* [Written request]:
Please set down exactly the lines of the listing below from the line containing "make_outsole(sole_leather)" through the line containing "obj.matrix_parent_inverse = Matrix.Identity(4)", both lines included, leaving out all other lines.

··· Provided data ···

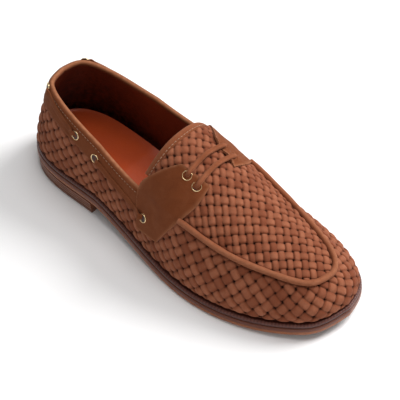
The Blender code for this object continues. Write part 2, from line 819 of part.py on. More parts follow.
def build():
    suede = material("suede", SUEDE, 0.92)
    woven = material("woven_suede", SUEDE_LIGHT, 0.9)
    lining = material("insole_leather", TAN_LEATHER, 0.35)
    welt_leather = material("welt_leather", WELT_LEATHER, 0.5)
    sole_leather = material("sole_leather", SOLE_LEATHER, 0.45)
    heel_leather = material("heel_leather", HEEL_LEATHER, 0.45)
    rubber = material("top_lift_rubber", RUBBER, 0.7)
    brass = material("brass", BRASS, 0.3, 1.0)

    make_outsole(sole_leather)
    make_welt(welt_leather)
    make_insole(lining)
    make_heel("heel_top_lift", lambda x: 0 * x, lambda x: 0 * x + TOP_LIFT,
              HEEL_TAPER + 0.0004, HEEL_TAPER, rubber)
    make_heel("heel_stack", lambda x: 0 * x + TOP_LIFT + CLEAR,
              lambda x: underside(x) - CLEAR, HEEL_TAPER, 0.0004, heel_leather)
    make_upper(woven)
    make_tongue(woven, suede)
    make_wing("wing_outer", -1, suede)
    make_wing("wing_inner", 1, suede)
    make_band(suede)
    make_piping(suede)
    make_eyelets(brass)
    for side, sign in (("outer", -1), ("inner", 1)):
        for stretch, start, end in SIDE_LACES:
            make_side_lace(f"lace_{side}_{stretch}", sign, start, end, suede)
    for row in EYELETS:
        if row[0] in LACE_BARS:
            make_lace_bar(f"lace_bar_{row[0][-1]}", row, suede)


build()
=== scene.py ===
# %% [markdown]
# A woven suede loafer, right foot, as a lesson in dressing a CAD model.
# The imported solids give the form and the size. Each cell below takes one piece of the
# real shoe, says what it is, and makes it again with the detail that a solid leaves out.
# Distances are metres. X runs to the toe, Y to the inner side of the foot, Z up.

import math

import bpy
import numpy as np
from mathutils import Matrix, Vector


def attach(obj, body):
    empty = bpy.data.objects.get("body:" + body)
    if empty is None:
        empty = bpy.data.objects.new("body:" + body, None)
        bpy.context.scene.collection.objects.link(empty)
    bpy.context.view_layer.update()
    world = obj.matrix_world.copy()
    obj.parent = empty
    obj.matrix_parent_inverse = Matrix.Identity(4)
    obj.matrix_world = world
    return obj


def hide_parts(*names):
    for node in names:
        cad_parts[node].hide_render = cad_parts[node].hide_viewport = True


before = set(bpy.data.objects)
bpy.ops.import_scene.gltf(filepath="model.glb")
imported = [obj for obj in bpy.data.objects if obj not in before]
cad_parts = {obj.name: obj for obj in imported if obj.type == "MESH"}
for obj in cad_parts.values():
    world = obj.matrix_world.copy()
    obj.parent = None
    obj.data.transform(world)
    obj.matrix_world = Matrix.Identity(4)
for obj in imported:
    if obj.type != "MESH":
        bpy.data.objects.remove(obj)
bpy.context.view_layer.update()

# %% [markdown]
# Every leather piece of the shoe lies on one smooth form, the last. It could be read off
# the solids, but a function is better: it gives a point and a direction anywhere, so a
# seam or a stitch can be asked for by its place. The table holds the sections from heel
# to toe, with the same sizes that the solids were built from.

# %% The last: sections and sizes
LENGTH = 0.298
BALL_WIDTH = 0.112
COLLAR_RISE = 0.064
INSTEP_ARCH = 0.027
WALL = 0.0022
OUTSOLE_THICK = 0.007
WELT_THICK = 0.0036
WELT_BREADTH = 0.013
WELT_SHELF_TOE = 0.0036
WELT_SHELF_HEEL = 0.0018
HEEL_STACK = 0.0077
TOP_LIFT = 0.0033
HEEL_BREAST = 0.280
TOE_SPRING = 0.007
INSOLE_THICK = 0.003
CLEAR = 0.0003
ARCH_POWER = 2.2

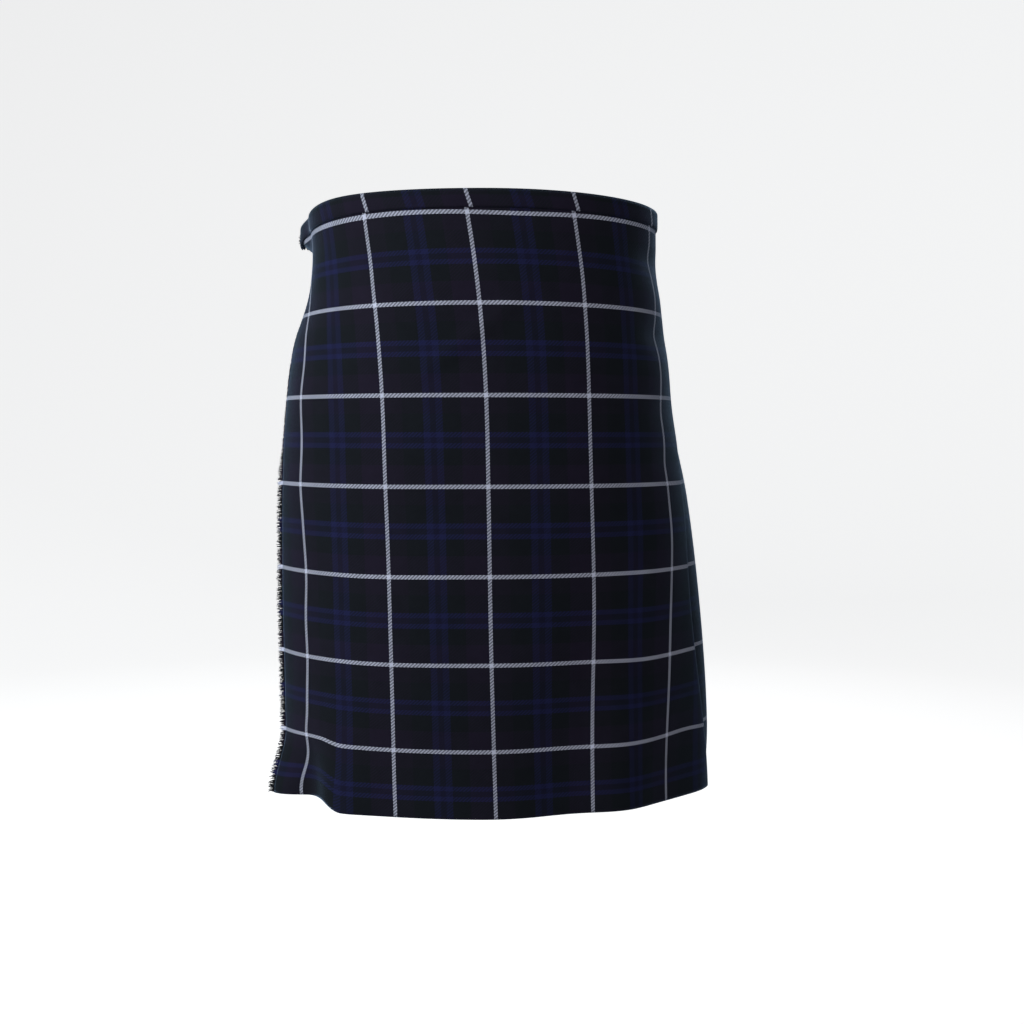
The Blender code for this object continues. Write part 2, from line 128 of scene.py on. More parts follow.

···

* [Answer to this task]:
    make_outsole(sole_leather)
    make_welt(welt_leather)
    make_insole(lining)
    make_heel("heel_top_lift", lambda x: 0 * x, lambda x: 0 * x + TOP_LIFT,
              HEEL_TAPER + 0.0004, HEEL_TAPER, rubber)
    make_heel("heel_stack", lambda x: 0 * x + TOP_LIFT + CLEAR,
              lambda x: underside(x) - CLEAR, HEEL_TAPER, 0.0004, heel_leather)
    make_upper(woven)
    make_tongue(woven, suede)
    make_wing("wing_outer", -1, suede)
    make_wing("wing_inner", 1, suede)
    make_band(suede)
    make_piping(suede)
    make_eyelets(brass)
    for side, sign in (("outer", -1), ("inner", 1)):
        for stretch, start, end in SIDE_LACES:
            make_side_lace(f"lace_{side}_{stretch}", sign, start, end, suede)
    for row in EYELETS:
        if row[0] in LACE_BARS:
            make_lace_bar(f"lace_bar_{row[0][-1]}", row, suede)


build()
=== scene.py ===
# %% [markdown]
# A woven suede loafer, right foot, as a lesson in dressing a CAD model.
# The imported solids give the form and the size. Each cell below takes one piece of the
# real shoe, says what it is, and makes it again with the detail that a solid leaves out.
# Distances are metres. X runs to the toe, Y to the inner side of the foot, Z up.

import math

import bpy
import numpy as np
from mathutils import Matrix, Vector


def attach(obj, body):
    empty = bpy.data.objects.get("body:" + body)
    if empty is None:
        empty = bpy.data.objects.new("body:" + body, None)
        bpy.context.scene.collection.objects.link(empty)
    bpy.context.view_layer.update()
    world = obj.matrix_world.copy()
    obj.parent = empty
    obj.matrix_parent_inverse = Matrix.Identity(4)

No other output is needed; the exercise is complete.